The problem:
Only lines with the word "origin" are needed; collect each of them from the listing below.

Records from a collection
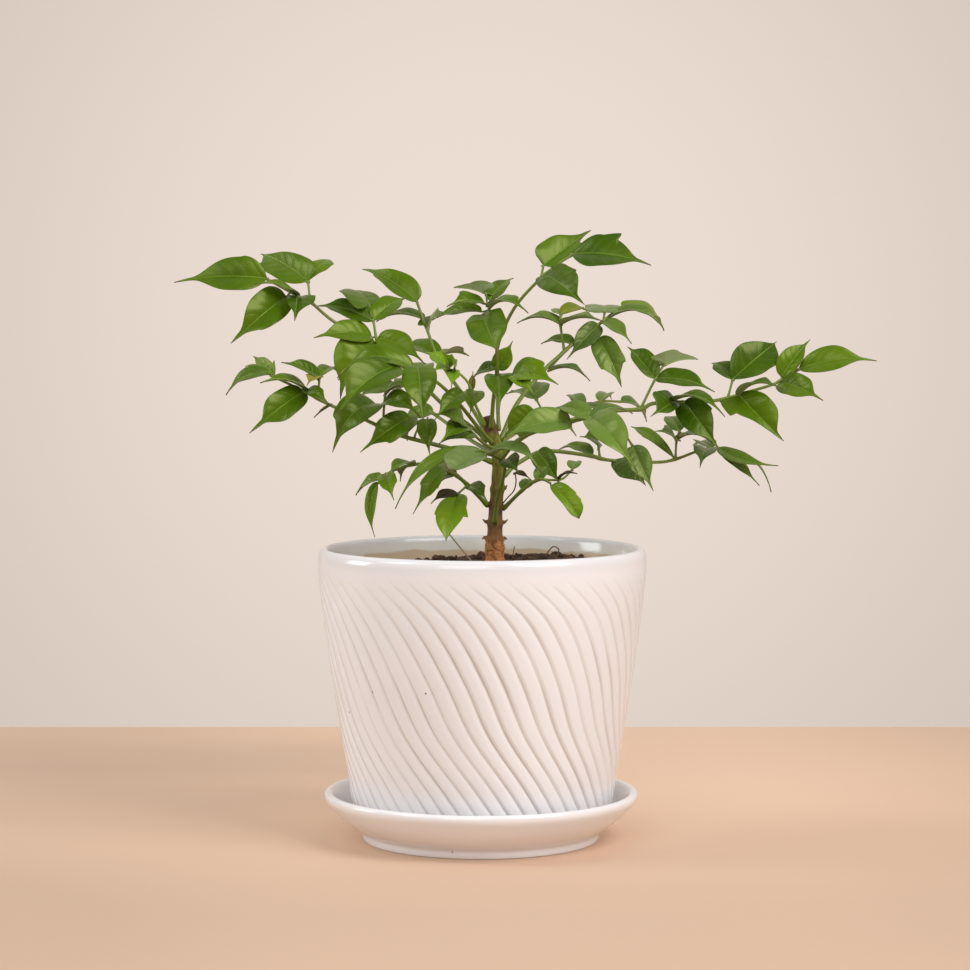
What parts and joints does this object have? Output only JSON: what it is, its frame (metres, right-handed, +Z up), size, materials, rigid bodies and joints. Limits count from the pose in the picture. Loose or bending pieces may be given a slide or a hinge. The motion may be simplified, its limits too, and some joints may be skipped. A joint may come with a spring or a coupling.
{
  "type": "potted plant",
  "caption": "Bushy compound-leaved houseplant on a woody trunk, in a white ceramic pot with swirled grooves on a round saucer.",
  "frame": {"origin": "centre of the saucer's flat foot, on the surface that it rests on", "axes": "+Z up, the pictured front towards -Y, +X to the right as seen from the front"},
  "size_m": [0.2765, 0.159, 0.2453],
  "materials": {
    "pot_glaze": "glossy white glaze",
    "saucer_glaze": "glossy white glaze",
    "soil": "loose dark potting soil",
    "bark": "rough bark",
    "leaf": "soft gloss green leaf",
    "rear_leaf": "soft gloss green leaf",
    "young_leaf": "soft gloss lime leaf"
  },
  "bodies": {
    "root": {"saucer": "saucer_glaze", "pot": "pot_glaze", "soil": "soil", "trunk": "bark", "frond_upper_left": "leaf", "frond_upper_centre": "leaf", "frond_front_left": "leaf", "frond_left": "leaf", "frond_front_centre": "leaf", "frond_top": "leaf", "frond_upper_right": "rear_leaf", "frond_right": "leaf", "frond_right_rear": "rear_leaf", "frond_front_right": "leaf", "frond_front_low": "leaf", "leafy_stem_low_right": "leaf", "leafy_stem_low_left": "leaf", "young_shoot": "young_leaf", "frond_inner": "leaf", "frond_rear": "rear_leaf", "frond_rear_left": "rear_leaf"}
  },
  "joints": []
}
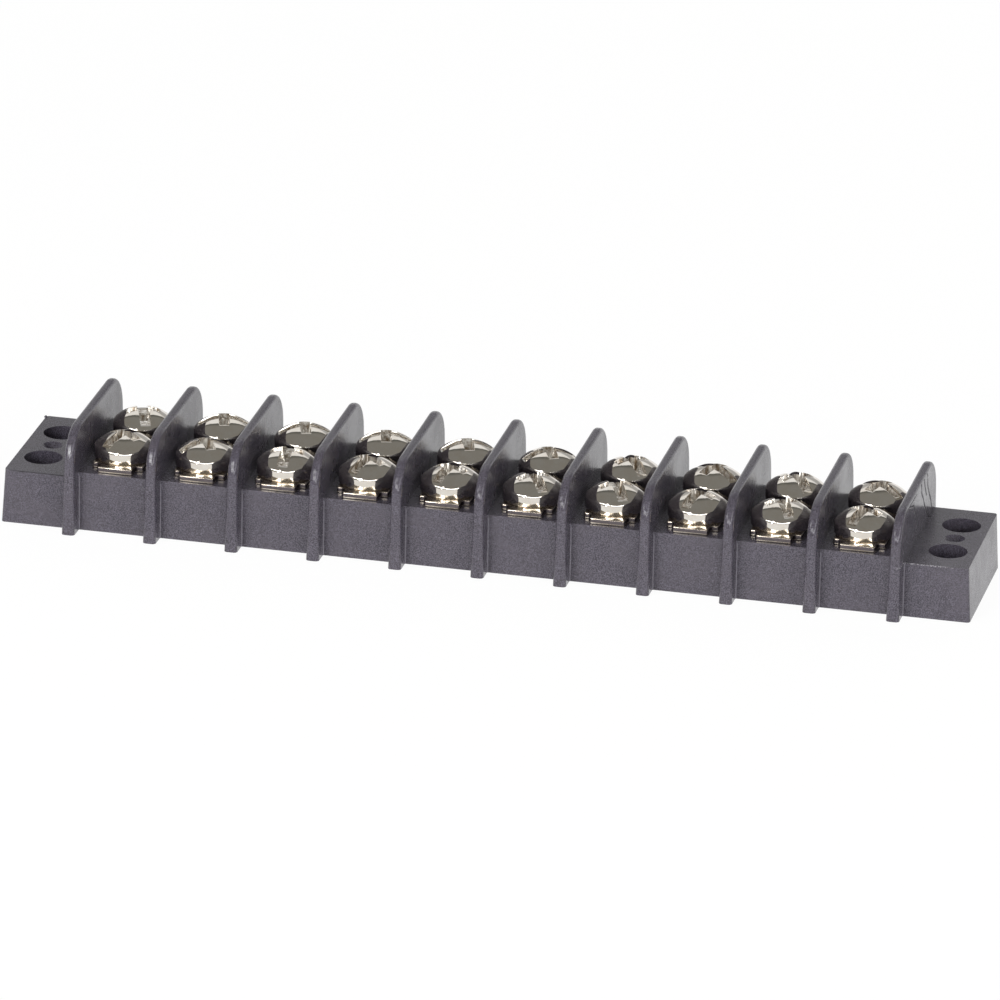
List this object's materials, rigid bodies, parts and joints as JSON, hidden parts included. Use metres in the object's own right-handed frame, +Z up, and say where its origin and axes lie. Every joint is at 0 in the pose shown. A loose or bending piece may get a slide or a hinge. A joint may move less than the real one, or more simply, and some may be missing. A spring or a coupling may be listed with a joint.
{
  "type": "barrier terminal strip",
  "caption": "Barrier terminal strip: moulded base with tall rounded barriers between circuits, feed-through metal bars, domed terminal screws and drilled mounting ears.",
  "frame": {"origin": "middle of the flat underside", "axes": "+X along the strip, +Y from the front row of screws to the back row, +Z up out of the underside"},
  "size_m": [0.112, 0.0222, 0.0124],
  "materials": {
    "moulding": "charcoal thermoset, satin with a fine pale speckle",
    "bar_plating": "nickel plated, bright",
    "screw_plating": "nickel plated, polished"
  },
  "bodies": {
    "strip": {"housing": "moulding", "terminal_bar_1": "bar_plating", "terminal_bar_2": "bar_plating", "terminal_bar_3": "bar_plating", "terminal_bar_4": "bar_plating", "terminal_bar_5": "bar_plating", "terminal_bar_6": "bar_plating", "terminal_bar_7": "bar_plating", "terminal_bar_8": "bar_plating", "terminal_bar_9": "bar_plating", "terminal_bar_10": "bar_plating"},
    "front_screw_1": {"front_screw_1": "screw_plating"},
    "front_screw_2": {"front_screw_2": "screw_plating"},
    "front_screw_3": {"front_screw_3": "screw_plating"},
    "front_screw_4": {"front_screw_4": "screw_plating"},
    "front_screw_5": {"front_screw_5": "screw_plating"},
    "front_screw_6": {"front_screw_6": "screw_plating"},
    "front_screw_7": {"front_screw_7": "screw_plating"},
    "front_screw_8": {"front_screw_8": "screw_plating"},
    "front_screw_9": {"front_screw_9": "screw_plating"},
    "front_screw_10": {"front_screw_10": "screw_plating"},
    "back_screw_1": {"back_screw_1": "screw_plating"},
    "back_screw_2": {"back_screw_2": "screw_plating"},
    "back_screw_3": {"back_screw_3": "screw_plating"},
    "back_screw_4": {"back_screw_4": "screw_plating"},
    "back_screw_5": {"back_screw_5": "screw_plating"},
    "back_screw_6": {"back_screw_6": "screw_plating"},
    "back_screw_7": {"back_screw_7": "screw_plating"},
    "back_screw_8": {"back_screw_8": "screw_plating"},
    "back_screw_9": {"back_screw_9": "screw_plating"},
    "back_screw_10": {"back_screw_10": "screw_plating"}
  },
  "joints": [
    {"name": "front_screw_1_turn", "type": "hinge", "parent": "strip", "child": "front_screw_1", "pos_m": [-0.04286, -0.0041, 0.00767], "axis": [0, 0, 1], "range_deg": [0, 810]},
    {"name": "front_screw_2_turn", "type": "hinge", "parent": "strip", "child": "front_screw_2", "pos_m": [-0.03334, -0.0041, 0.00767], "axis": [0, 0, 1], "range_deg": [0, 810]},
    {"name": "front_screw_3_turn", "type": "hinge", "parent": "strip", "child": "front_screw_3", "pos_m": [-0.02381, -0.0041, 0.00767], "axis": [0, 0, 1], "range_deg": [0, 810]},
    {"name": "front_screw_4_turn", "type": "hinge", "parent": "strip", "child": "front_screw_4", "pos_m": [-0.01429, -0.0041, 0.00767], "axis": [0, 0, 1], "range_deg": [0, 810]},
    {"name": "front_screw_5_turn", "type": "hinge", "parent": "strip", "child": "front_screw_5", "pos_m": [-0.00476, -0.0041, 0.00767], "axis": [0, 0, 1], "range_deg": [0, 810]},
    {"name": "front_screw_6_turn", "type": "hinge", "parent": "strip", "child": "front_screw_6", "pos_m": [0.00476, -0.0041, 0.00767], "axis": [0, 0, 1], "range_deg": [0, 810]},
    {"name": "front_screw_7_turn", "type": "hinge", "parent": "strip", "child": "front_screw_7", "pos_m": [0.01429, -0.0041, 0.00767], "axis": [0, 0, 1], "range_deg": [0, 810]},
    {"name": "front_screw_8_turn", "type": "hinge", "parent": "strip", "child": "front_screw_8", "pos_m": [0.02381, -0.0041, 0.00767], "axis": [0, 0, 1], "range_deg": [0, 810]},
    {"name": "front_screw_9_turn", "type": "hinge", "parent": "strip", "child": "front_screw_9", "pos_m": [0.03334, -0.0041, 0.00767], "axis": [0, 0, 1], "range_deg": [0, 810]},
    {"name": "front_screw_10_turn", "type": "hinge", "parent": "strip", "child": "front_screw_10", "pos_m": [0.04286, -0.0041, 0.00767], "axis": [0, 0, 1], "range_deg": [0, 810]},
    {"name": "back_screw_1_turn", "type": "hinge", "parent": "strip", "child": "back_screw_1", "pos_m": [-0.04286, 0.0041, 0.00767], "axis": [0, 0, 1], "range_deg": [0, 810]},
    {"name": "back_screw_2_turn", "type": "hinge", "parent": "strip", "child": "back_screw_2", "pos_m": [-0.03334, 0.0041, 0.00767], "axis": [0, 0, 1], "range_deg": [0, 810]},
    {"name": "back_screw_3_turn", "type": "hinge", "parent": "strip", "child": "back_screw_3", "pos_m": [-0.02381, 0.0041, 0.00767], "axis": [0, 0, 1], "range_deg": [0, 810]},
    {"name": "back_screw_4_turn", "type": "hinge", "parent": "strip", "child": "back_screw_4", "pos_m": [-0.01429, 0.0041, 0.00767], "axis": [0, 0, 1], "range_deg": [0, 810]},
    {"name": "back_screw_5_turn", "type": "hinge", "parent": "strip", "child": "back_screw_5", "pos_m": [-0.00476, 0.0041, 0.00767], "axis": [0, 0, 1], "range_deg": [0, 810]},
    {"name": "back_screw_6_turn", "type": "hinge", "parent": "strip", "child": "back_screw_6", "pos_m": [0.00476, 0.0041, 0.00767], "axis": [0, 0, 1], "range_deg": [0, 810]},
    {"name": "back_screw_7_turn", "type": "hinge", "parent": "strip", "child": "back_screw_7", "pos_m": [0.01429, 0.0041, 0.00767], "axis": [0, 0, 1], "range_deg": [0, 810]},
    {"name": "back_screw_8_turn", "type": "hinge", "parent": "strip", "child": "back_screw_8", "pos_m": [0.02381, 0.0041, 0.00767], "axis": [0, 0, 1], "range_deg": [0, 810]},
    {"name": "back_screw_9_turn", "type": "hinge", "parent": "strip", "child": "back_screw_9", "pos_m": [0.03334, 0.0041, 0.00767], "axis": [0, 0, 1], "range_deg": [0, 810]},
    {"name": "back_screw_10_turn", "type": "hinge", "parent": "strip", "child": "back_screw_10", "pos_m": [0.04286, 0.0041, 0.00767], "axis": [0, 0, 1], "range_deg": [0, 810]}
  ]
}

Output below:
  "frame": {"origin": "centre of the saucer's flat foot, on the surface that it rests on", "axes": "+Z up, the pictured front towards -Y, +X to the right as seen from the front"},
List this object's materials, rigid bodies, parts and joints as JSON, hidden parts included. Use metres in the object's own right-handed frame, +Z up, and say where its origin and axes lie. Every joint is at 0 in the pose shown. A loose or bending piece may get a slide or a hinge. A joint may move less than the real one, or more simply, and some may be missing. A spring or a coupling may be listed with a joint.
  "frame": {"origin": "middle of the flat underside", "axes": "+X along the strip, +Y from the front row of screws to the back row, +Z up out of the underside"},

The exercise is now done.